Thursday 28 February 2013

Sometimes it takes a chupito

Sometimes a bug goes to production, and it happened to us last week. When this happens, it use to be a chain of events, of situations, that happens at the same time and allow this particular bug to reach production. As there is always a human interaction, there is also somebody to blame. Here is how we handle blame inside our team.

I was testing a new feature in my testing environment and I noticed that a button of one of the queues was not working at all, I just clicked and nothing happened. No action, no error, no console message... nothing.

My capybara tests where also having trouble with the button, they could not find it and where failing. As this button was not related to the feature I was testing I decided to look at it later.

Once I got some time to look at it, I checked that there were three features merged on this environment, so it should be one of them containing the bug. I did a full deploy of the first story, this is, the master branch and the first feature deployed on the environment, and noticed that the button was not working.

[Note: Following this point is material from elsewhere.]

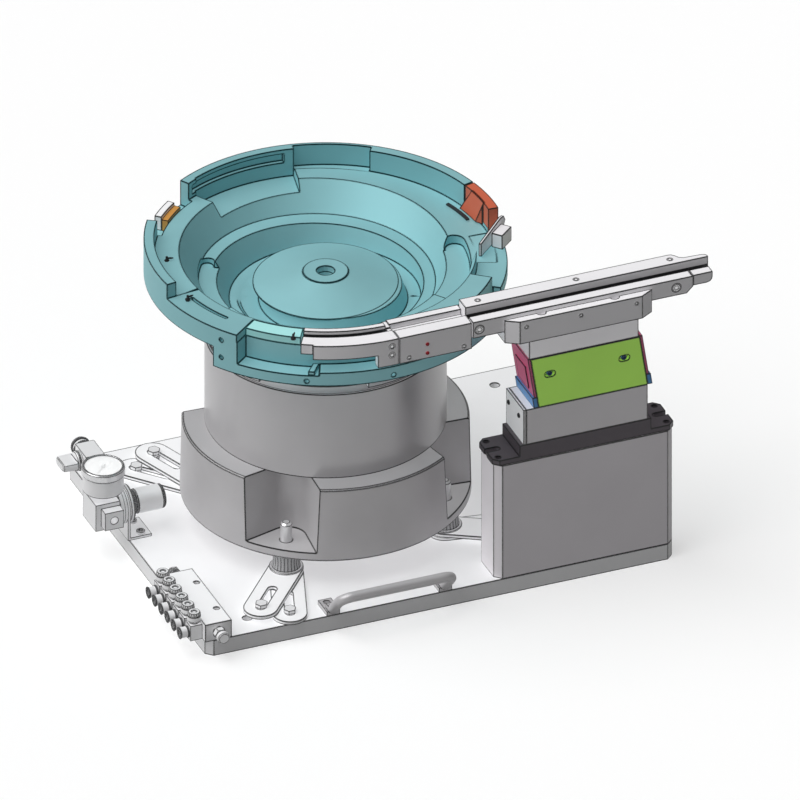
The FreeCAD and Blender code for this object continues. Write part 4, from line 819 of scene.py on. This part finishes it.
def makeValve():
    # The shut-off valve's knob: a rounded grip on a stepped disc. Its port gets two ribbed rings.
    k = valve
    x, z = k["centre"]
    disc = [(0.0, 9.6), (0.3, 10.5), (2.2, 10.5), (2.5, 9.6), (3.4, 9.6), (3.7, 10.3), (5.6, 9.7), (6.4, 8.0)]
    addPieces("valve_knob", [
        roundedBar(k["grip"][1] + 1.0, k["grip"][0], k["gripY"], z, k["gripHalfY"], k["gripHalfZ"], 0.06),
        turnedSurface(disc, (k["discX"], k["gripY"], z), (-1, 0, 0), 72),
    ], "whiteBody", "shutoff_cap", ["shutoff_valve_knob"])
    pin = [(0.0, 3.98), (11.0, 3.98)]
    pinStart = (k["discX"] + 8.0, k["gripY"], z)
    addPieces("valve_pin", [turnedSurface(pin, pinStart, left, 40)], "brightSteel", "shutoff_cap")
    ribbed = ribs(28, 0.05)
    rings = [turnedSurface([(0.2, k["portR"]), (0.4, 10.4, 1), (4.0, 10.4, 1), (4.3, k["portR"])],
                           (x, k["back"] + 1.0, z), (0, 1, 0), 112, ribbed),
             turnedSurface([(0.2, k["portR"]), (0.4, 10.2, 1), (3.4, 10.2, 1), (3.7, k["portR"])],
                           (x, k["back"] + 8.5, z), (0, 1, 0), 112, ribbed)]
    addPieces("valve_port_rings", rings, "darkRing", "base")


feet = {
    "circleR": 124.7, "first": 49.65, "bottom": 26.15, "height": 21.5, "bodyR": 14.6, "flangeR": 17.2,
}


def makeFeet():
    # Rubber buffers: a ribbed drum whose radius dips by a sine wave at the waist, between two steel discs
    k = feet
    rubber, discs = [], []
    for step in range(4):
        angle = radians(k["first"] + 90 * step)
        centre = (k["circleR"] * cos(angle), k["circleR"] * sin(angle), 0)
        z0, z1, r, f = k["bottom"], k["bottom"] + k["height"], k["bodyR"], k["flangeR"]
        rows = [(z0 + 2.0, r * 0.9)]
        for share in np.linspace(0, 1, 13):
            rows.append((z0 + 2.0 + (k["height"] - 4.0) * share, r - 1.3 * sin(pi * share), 1))
        rows.append((z1 - 2.0, r * 0.9))
        rubber.append(turnedSurface(rows, centre, (0, 0, 1), 96, ribs(24, 0.03)))
        for low in (z0, z1 - 2.0):
            discs.append(turnedSurface([(low, f - 0.4), (low + 0.4, f), (low + 1.6, f), (low + 2.0, f - 0.4)],
                                       centre, (0, 0, 1), 72))
    addPieces("rubber_buffers", rubber, "rubberGrey", "base", ["rubber_feet"])
    addPieces("buffer_discs", discs, "brightSteel", "base")


nozzles = {
    "places": ((186.3, 158.5, 302.5), (214.0, 165.0, 303.5), (259.0, 168.0, 303.0)),
    "hexR": 2.3, "hexHeight": 2.0, "tubeR": 1.3, "tubeHeight": 3.4,
}


def makeNozzles():
    # Small air jets beside the track: a six-sided foot, a neck and a tip that points at the track
    k = nozzles
    surfaces = []
    for angle, radius, height in k["places"]:
        a = radians(angle + bowlTurn)
        centre = (radius * cos(a), radius * sin(a), height + plateTop - 1.2)
        rows = [(0, k["hexR"], 1), (k["hexHeight"], k["hexR"], 1), (k["hexHeight"] + 0.3, k["tubeR"]),
                (k["hexHeight"] + k["tubeHeight"], k["tubeR"]), (k["hexHeight"] + k["tubeHeight"] + 0.5, 1.1)]
        surfaces.append(turnedSurface(rows, centre, (0, 0, 1), 48, hexagon))
        inward = np.array((-cos(a), -sin(a), 0.0))
        start = np.array(centre) + np.array((0, 0, k["hexHeight"] + 2.0))
        surfaces.append(turnedSurface([(0, 1.0), (4.4, 1.0), (6.6, 0.5)], start, inward, 24))
    addPieces("air_jets", surfaces, "darkBlock", "bowl")


bpy.context.scene.view_settings.view_transform = "Standard"
makeCamera()
makeLight()
makeFloor()
materials = {name: makeFinish(name, f) for name, f in finishes.items()}
materials["clearGlass"] = makeGlass()
print("stage: camera, light and finishes")
dressNodes(materials)
print("stage: nodes dressed")
makeScrews()
makeFlowControls()
makeGauge()
makeRegulator()
makeBar()
makeStrips()
makeFittings()
makeValve()
makeFeet()
makeNozzles()
makeIsland()
makeRails()
makeInsert()
makeClamps()
makeTrackRails()
print("stage: added pieces")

I went to the developers and explained what I had just done. 'No way, this feature and the failing button are not related' he said.

So I deployed the second story and the button was still not working, so the bug was not on any feature, it was on the master branch and we did deploy one day ago to prod.

The second thing I thought was "How did this happen at all? " and just then, a operator came to us to tell that a button was not working on a queue.

So, there was a bug in production, because a javascript code.
And we don't do unit tests for all our javascript code, we should, but we don't.
Because this was a small release, I did not run all my integration tests, I just ran the smoke tests because we wanted to deploy fast and those should be enough. If I should have ran the complete suite I would have caught this bug.

So, as shit happens from time to time, we got a protocol for fixing things.

First, both developer and tester take a chupito, not too strong, 'cos we still need to fix things, but as a shared act of responsibility acceptance, it is our debt to the product and the team, and we pay our debts. (Skol!)
By doing this, we talk with the team about what just happened, how is the fix and how to avoid this happening again.

Then the dev fixed the JS thing and I changed the smoke suite, so a bug like this won't get his way out to prod next time.

For a middle term solution, it is a need we have to create unit tests in JS, and out from integration tests. We also saw this talk from +Amy Phillips and she gave us some light about the way to follow. Not that we already had an idea, but her talk has helped us putting priorities in place. To fasten the deploy process and decouple the testing and the deploying process are going to be our next goals.

Back to the blame, the chupito thing is our way to celebrate our failure, to avoid blame wars and pinpointing anybody because a bug made it to production. We just isolate, celebrate, fix and deploy every bug we find. Some make the way faster, others take some time, but we don't have a separate bug count from our pending features. As +Antony Marcano pointed out, a bug tracking system is nothing but a hidden backlog.